» **SOURCE RECORDS**:
######
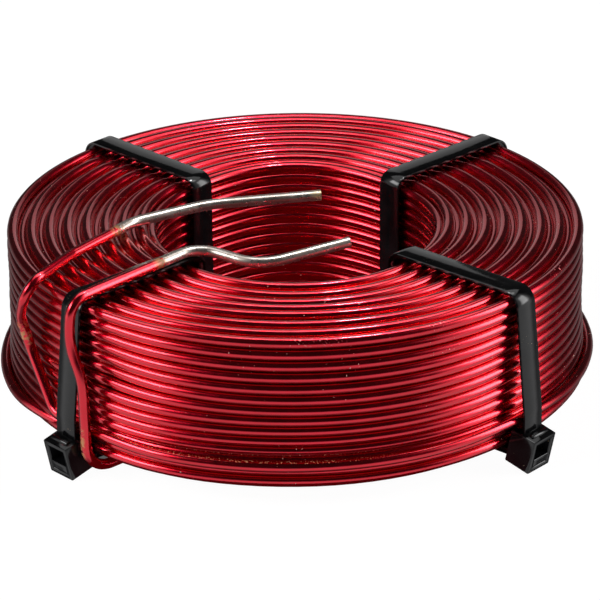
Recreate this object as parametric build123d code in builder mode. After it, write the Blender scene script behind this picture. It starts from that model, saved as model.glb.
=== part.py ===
######
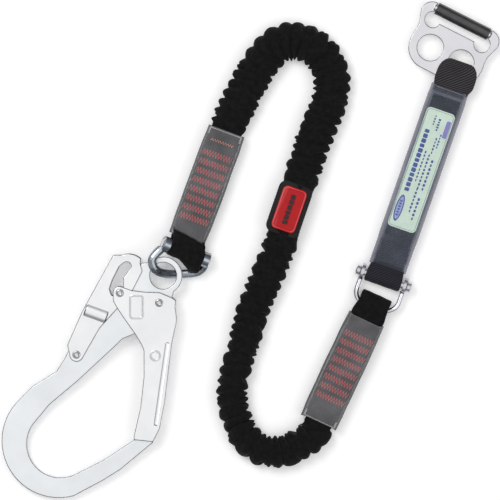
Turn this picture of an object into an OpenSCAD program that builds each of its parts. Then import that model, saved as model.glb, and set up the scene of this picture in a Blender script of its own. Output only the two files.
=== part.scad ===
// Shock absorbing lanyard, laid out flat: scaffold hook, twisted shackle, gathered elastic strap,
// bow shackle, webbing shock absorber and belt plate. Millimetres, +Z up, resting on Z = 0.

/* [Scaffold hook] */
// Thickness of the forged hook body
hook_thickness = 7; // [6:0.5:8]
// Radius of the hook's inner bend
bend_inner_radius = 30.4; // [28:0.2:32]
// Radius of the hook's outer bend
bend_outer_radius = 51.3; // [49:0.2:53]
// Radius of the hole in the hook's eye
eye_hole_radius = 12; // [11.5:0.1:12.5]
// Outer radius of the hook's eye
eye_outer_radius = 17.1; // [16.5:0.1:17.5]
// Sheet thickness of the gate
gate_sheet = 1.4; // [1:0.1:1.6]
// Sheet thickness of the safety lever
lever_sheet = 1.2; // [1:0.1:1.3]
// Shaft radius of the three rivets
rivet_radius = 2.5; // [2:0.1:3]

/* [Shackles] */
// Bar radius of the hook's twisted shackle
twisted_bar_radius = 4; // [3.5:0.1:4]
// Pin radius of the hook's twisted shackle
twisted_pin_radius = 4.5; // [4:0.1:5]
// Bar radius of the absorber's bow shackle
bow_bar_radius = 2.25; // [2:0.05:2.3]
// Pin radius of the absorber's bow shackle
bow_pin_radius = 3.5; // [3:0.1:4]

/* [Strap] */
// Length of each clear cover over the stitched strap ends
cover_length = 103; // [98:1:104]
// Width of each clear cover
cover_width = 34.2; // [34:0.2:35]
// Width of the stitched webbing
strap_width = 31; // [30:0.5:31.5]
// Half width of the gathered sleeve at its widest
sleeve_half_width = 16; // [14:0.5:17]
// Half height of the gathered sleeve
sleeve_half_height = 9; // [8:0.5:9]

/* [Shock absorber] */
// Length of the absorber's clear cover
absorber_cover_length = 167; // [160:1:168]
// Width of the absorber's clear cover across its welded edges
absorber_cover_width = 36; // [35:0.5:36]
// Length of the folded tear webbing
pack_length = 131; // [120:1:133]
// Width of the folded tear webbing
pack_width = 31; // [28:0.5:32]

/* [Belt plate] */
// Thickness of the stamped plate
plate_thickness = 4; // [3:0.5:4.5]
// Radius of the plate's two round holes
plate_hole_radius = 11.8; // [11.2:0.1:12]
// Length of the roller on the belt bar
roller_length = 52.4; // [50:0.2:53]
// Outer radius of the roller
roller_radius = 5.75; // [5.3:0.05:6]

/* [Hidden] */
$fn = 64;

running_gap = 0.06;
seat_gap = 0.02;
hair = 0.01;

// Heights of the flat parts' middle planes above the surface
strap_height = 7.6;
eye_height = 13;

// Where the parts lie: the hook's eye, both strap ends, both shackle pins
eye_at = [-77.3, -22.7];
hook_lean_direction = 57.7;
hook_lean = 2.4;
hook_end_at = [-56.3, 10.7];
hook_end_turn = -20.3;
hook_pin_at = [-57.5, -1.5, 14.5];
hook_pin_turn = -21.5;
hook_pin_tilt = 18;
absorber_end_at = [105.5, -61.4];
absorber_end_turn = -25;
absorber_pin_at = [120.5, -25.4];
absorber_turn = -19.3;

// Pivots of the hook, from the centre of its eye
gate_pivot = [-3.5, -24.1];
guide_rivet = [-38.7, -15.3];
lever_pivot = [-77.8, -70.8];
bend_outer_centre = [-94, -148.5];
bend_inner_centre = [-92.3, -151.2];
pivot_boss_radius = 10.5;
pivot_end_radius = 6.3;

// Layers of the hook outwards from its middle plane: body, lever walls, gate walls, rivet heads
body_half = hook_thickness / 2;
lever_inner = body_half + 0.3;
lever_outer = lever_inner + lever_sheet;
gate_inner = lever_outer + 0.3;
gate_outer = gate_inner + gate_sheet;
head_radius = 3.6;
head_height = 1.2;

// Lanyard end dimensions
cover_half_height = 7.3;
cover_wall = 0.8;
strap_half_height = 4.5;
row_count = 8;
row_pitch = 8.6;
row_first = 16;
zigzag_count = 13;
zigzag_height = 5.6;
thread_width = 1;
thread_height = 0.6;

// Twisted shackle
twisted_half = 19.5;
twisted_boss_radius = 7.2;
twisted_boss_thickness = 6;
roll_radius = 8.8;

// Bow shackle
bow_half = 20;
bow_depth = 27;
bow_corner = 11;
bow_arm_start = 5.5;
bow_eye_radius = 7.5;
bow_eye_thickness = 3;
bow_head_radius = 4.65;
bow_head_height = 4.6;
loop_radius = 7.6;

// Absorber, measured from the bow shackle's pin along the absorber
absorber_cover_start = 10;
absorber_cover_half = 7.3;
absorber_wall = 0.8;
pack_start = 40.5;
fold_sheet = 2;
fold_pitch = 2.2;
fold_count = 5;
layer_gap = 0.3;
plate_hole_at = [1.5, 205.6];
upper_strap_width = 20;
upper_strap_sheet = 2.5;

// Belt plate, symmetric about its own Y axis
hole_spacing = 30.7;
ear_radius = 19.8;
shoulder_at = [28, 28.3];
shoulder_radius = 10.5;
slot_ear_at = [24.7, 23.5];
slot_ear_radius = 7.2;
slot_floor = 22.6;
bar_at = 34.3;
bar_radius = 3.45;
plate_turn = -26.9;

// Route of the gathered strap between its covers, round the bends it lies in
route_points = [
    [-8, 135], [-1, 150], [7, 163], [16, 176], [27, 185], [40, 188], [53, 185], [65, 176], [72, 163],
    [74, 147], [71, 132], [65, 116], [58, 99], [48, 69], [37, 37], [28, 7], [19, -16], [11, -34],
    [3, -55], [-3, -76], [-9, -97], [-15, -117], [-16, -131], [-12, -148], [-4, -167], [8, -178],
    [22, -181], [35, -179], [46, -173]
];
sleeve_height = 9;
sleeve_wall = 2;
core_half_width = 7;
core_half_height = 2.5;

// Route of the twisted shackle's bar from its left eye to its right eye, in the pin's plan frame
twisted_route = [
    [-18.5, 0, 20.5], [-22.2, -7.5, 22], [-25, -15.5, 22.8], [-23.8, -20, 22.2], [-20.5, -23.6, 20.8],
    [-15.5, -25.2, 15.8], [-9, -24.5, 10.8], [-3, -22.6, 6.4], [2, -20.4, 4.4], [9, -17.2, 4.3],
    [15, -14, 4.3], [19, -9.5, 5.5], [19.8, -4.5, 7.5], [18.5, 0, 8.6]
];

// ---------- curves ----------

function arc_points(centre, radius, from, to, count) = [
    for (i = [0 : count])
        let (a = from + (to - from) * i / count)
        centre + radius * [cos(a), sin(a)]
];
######
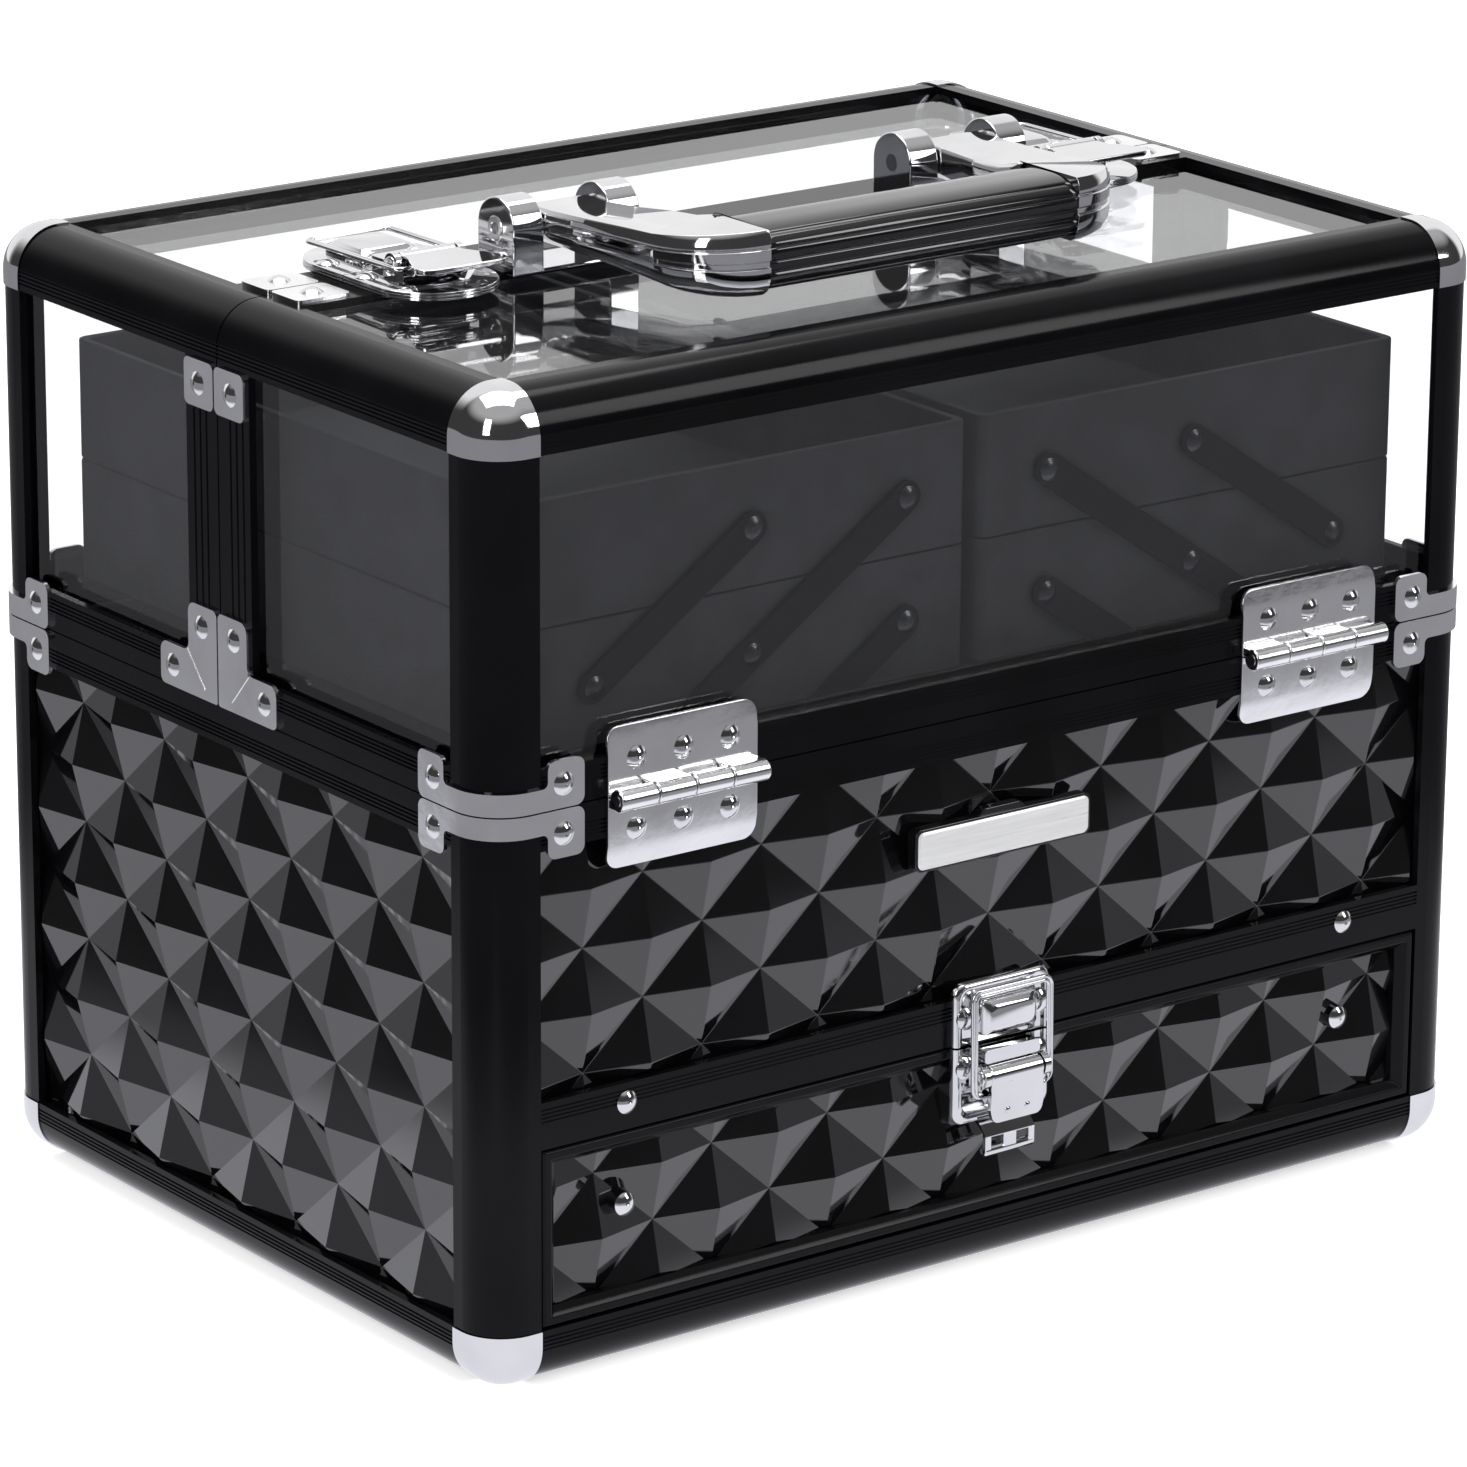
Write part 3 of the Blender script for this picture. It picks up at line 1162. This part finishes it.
######
» **SHORT PROBLEM**: Pick out the lines containing the string "from".

» **RESPONSE FOR THIS EXERCISE**:
Recreate this object as parametric build123d code in builder mode. After it, write the Blender scene script behind this picture. It starts from that model, saved as model.glb.
// Pivots of the hook, from the centre of its eye
// Layers of the hook outwards from its middle plane: body, lever walls, gate walls, rivet heads
// Absorber, measured from the bow shackle's pin along the absorber
// Route of the twisted shackle's bar from its left eye to its right eye, in the pin's plan frame
function arc_points(centre, radius, from, to, count) = [
        let (a = from + (to - from) * i / count)